_DIRECTIVE_.
Tally every line of the listing where the string "only" is found, and state the total alone.

_STORED DATA_.
┏━━
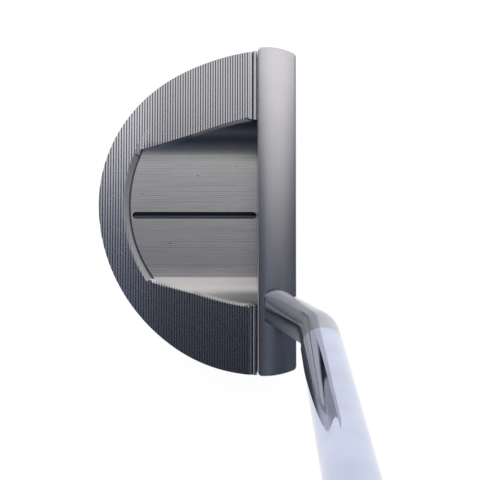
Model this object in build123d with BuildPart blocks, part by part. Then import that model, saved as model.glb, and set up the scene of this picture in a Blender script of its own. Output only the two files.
┗━━
┏━━
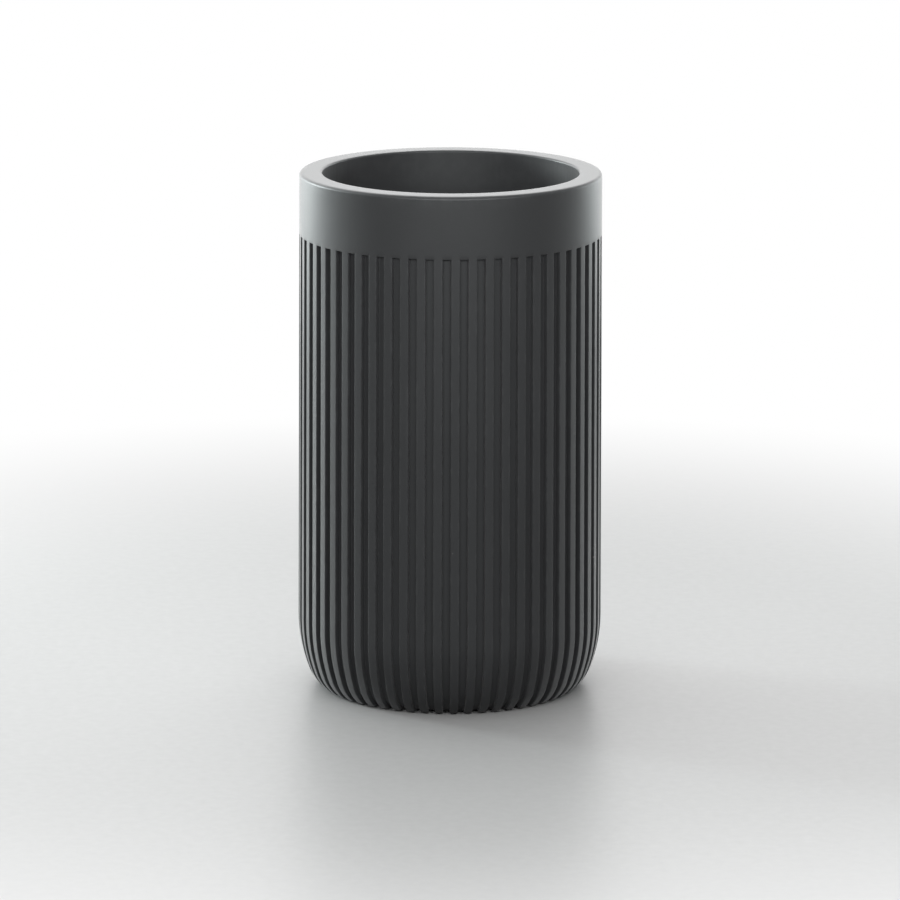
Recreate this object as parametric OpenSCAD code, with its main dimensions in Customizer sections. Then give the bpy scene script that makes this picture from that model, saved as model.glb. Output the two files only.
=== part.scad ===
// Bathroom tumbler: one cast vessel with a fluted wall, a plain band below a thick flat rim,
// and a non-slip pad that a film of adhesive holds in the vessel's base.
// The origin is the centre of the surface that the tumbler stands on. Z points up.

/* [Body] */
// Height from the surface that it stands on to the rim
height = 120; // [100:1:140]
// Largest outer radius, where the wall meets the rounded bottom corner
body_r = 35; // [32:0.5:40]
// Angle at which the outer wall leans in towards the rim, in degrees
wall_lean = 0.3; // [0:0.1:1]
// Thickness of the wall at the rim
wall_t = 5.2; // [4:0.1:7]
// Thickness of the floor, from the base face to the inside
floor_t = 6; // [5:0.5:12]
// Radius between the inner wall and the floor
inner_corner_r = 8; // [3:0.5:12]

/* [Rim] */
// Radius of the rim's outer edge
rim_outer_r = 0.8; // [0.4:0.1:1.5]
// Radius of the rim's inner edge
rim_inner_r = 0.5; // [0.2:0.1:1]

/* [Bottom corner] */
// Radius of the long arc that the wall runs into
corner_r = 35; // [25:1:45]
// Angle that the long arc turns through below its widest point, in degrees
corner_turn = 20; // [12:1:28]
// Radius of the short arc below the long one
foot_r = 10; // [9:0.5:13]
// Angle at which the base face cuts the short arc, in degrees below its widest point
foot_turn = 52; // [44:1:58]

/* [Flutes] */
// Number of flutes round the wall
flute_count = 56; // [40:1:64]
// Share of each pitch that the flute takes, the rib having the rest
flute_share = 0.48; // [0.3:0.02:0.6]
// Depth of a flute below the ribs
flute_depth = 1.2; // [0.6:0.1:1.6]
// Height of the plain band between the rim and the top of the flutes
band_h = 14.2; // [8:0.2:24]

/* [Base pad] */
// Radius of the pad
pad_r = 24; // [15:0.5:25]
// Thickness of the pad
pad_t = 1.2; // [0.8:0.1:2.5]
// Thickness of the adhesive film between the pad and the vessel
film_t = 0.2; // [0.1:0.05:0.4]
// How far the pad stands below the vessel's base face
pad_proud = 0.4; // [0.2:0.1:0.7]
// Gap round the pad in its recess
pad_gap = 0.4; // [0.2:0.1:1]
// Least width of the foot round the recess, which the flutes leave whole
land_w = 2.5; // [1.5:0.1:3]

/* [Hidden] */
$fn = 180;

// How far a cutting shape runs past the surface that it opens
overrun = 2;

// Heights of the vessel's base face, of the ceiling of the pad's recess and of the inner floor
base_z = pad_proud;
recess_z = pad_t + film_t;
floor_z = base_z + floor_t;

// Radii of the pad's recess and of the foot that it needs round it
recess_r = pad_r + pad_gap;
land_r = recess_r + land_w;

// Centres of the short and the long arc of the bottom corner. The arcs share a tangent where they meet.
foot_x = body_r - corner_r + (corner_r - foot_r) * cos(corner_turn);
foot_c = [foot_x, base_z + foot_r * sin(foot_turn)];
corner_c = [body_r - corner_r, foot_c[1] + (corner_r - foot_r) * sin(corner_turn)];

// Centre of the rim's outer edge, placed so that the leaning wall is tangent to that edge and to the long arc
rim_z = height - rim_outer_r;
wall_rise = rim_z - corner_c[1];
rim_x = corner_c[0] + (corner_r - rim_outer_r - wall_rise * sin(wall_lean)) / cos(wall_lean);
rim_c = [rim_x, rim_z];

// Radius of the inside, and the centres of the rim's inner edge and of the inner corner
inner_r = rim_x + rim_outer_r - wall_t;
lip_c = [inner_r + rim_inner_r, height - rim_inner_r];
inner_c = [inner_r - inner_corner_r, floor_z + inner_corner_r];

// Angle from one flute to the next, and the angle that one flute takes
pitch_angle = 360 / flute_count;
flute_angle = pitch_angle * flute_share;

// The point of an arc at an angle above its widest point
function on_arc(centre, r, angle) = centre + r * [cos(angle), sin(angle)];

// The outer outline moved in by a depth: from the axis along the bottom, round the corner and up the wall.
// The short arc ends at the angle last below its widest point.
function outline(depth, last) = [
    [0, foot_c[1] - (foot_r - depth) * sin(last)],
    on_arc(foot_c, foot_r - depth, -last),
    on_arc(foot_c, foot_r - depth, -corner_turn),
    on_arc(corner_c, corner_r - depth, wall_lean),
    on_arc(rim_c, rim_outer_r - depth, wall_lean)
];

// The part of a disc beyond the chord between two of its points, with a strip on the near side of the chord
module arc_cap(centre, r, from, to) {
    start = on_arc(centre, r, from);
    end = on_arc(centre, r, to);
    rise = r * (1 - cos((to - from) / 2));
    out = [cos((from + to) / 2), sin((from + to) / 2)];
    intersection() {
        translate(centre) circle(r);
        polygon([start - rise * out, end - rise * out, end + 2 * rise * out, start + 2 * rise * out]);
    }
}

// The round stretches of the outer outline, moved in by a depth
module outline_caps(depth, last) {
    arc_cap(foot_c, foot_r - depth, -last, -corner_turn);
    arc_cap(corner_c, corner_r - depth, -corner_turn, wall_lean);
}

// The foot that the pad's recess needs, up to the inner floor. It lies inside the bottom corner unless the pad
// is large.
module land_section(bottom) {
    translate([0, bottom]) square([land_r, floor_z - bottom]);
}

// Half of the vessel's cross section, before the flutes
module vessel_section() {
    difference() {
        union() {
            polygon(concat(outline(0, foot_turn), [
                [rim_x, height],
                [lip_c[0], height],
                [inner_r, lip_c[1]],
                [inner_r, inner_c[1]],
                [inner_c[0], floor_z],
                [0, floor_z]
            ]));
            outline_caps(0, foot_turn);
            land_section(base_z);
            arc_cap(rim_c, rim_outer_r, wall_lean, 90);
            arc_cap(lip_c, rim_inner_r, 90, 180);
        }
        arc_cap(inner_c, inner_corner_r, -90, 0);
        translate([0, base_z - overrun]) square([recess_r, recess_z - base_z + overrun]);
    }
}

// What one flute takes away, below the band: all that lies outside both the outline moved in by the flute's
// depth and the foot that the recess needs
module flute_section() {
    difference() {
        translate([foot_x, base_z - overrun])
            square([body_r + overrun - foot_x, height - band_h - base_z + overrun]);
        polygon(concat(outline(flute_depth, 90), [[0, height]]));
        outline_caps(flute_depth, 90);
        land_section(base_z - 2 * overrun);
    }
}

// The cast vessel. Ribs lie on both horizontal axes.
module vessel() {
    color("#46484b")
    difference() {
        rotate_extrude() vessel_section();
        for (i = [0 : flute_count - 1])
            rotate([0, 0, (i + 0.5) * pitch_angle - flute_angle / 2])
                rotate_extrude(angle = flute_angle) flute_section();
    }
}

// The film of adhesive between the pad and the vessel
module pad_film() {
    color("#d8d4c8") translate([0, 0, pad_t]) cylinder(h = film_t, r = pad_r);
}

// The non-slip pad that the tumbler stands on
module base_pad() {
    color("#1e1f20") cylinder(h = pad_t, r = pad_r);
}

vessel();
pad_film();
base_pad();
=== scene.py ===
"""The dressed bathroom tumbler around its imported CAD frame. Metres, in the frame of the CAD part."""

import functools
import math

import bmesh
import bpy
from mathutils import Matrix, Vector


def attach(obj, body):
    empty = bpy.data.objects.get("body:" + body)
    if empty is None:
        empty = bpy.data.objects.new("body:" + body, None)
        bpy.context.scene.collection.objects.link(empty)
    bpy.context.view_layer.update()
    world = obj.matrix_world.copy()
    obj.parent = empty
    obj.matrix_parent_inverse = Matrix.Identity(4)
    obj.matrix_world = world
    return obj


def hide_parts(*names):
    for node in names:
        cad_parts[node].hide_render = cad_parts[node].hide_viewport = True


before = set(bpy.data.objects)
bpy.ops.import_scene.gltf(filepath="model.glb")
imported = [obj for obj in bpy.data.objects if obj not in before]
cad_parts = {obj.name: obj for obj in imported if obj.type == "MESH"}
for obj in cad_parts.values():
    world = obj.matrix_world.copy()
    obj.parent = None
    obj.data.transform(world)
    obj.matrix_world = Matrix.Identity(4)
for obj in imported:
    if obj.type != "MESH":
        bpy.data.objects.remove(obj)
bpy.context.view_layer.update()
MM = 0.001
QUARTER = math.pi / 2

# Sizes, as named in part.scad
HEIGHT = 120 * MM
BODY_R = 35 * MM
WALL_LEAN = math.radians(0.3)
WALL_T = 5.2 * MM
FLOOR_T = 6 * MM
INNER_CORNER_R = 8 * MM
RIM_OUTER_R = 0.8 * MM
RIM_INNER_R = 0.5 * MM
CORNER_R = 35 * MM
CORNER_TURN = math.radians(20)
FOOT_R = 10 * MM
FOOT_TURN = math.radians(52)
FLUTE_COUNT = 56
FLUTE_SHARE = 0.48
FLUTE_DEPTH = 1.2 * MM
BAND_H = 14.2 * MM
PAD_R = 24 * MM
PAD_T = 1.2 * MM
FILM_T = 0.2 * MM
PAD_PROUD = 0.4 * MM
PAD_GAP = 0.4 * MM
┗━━
_CORRECT RESULT_.
2